Thursday, 17 December 2009

Last weekend

This post is a bit outdated. I've been meaning to upload the pics much earlier but I was under the weather for the past few days. Just posting something so that this blog is not neglected for too long.

We were in Singapore last Sunday to attend the wedding reception of the niece of an old friend and classmate. I have not met this friend for more than twenty years and it was nice to be meeting him again and catching up on old stories.



In Malay wedding ceremonies, the procession of the bride and groom is normally accompanied by a kompang group. In this instance however, the family opted for a kuda kepang troupe.
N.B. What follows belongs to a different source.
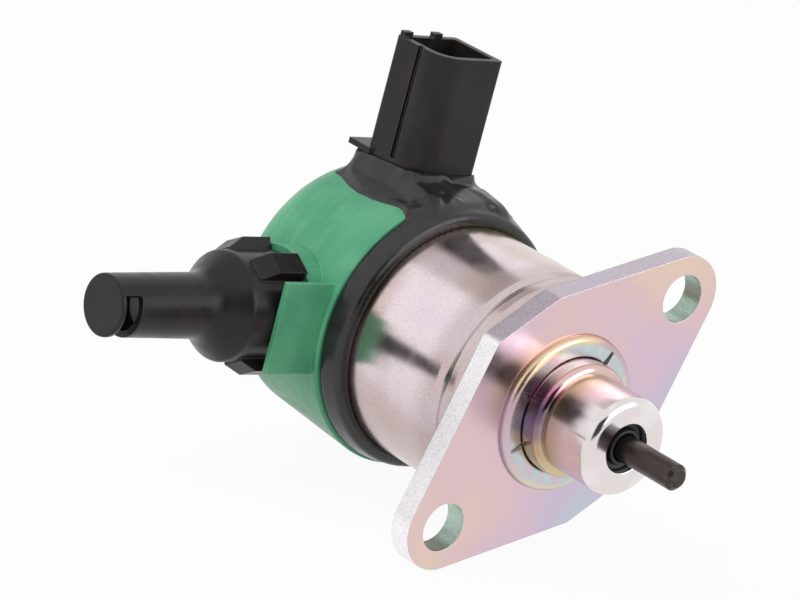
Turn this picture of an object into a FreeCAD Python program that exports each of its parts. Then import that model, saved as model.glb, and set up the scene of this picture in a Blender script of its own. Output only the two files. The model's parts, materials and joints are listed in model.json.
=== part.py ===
import FreeCAD, Part
import math
import os

from FreeCAD import Vector

# Fuel shutoff solenoid, in millimetres.
# The origin is the centre of the flange's front face, which bolts against the engine.
# +X runs along the plunger, out of the nose. +Z points up the connector. The vent points to -Y.

# Clearances between pieces
RUNNING_GAP = 0.05
SEAT_GAP = 0.03
REST_GAP = 0.1
LOOSE_GAP = 0.3

# Mounting flange: a stamped plate with two holes on a line turned from +Y towards +Z
FLANGE_THICKNESS = 4.0
BOLT_SPACING = 56.0
BOLT_HOLE_D = 8.4
BOLT_HOLE_RIM = 3.25
FLANGE_ANGLE = 45.0
FLANGE_WAIST_R = 21.05
FLANGE_FLAT_INSET = 0.55
FLANGE_FLAT_TURN = -9.5
FLANGE_BEND_R = 2.0
COLLAR_SEAT_DEPTH = 0.4

# Drawn steel case
CAN_R = 20.65
CAN_WALL = 1.3
CAN_LENGTH = 33.2
CAN_CORNER_R = 1.6
CAN_CRIMP_REACH = 1.1
CAN_CRIMP_LENGTH = 1.3
GROOVE_SETBACK = 4.2
GROOVE_WIDTH = 2.6
GROOVE_DEPTH = 0.5
GROOVE_ROUND = 0.8

# Nose cup round the pin
NOSE_R = 8.5
NOSE_LENGTH = 15.6
NOSE_WALL = 1.0
NOSE_ROUND = 1.6
NOSE_BEAD_GAP = 0.1
NOSE_BEAD_DEPTH = 1.45
NOSE_BEAD_TOP = 4.9
NOSE_BEAD_ROUND = 1.3

# Front yoke, whose collar is swaged over the flange and staked
COLLAR_WIDTH = 3.5
COLLAR_HEIGHT = 1.3
COLLAR_ROUND = 1.1
FRONT_YOKE_THICKNESS = 6.2
STAKE_ANGLES = (61.0, 162.0, 211.0, 312.0)
STAKE_WIDTH = 1.3
STAKE_DEPTH = 0.8
STAKE_REACH = 2.4

# Plunger pin and armature
PIN_R = 2.25
PIN_REACH = 12.4
PIN_CHAMFER = 0.7
PIN_SOCKET_DEPTH = 7.0
PIN_SEAL_SPACE = 2.0
TRAVEL = 6.5
ARMATURE_R = 7.0
ARMATURE_SHARE = 0.74
ARMATURE_CHAMFER = 0.6
STOP_WASHER_THICKNESS = 0.8
RESIDUAL_WASHER_THICKNESS = 0.3

# Return spring
SPRING_WIRE_R = 0.4
SPRING_R = 3.4
SPRING_TURNS = 6.0
SPRING_POCKET_R = 4.2
ARMATURE_POCKET_SHARE = 0.48
CORE_POCKET_SHARE = 0.6

# Guide sleeve, coils and bobbin
SLEEVE_WALL = 0.5
BOBBIN_WALL = 1.0
BOBBIN_FLANGE = 1.2
BOBBIN_RIM_GAP = 0.55
PULL_COIL_SHARE = 0.45
COIL_GAP = 0.1
WRAP_THICKNESS = 0.5
WRAP_INSET = 1.0

# Rear yoke and fixed core
REAR_YOKE_THICKNESS = 3.3
CORE_STEM_R = 5.0
CORE_HEAD_R = 6.2
CORE_HEAD_HEIGHT = 1.2

# Bush and seal in the nose
BUSH_START_X = 1.5
SEAL_LENGTH = 4.2
SEAL_LIP_WIDTH = 0.85
SEAL_LIP_REACH = 0.7
SEAL_BORE_GAP = 0.08

# Moulded end cap
CAP_COVER = 2.3
CAP_LENGTH = 28.1
CAP_SOCKET_WALL = 3.2
CAP_TAPER = 1.85
CAP_WALL = 2.4
CAP_REAR_WALL = 2.6
CAP_REAR_ROUND = 8.0
CAP_FRONT_ROUND = 0.5
CAP_RING_SECTION_R = 0.62
CAP_RING_SETBACK = 1.3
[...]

First time that I've seen this and it does make an interesting difference.



Later that evening, I decided to take a drive down Orchard Road just to have a look at the Christmas lights. It has been quite some time since I was last in the area and the changes are quite surprising. The beautiful lights gave photographers ample chance to practice their night photography skills. Makes me wish to get my hands on a DSLR soon...

To all muslim friends and readers, selamat menyambut tahun hijrah yang baru.

Thursday, 10 December 2009

Conversations

She was sitting across him in the cosy restaurant of a 5-star hotel. Her hands were twisting the teacup on its saucer, a clear sign of edginess.

`You’ve not finished your dessert,’ he says, looking at the half-eaten apple pie on the small plate on the table.

`I am not actually hungry,’ she responds. He just nods, sips his coffee and looks at her in silence. It is obvious that she wants to say something but probably finding it hard to know where to begin. The restaurant is practically quite now, with most of the lunch crowd already gone.

She takes a deep breath and then asks, `Why are you leaving?’

`It is time to do so,’ he answers with a subtle shrug of the shoulders.

`There must be more reasons than that?’

`Yes, there are I guess… but it won’t make a difference for you to know.’

`Uh-huh… who am I to be asking you these things, right?’, she rhetorically asks in a resigned tone.

He does not give an answer... because he knows there isn’t a correct one.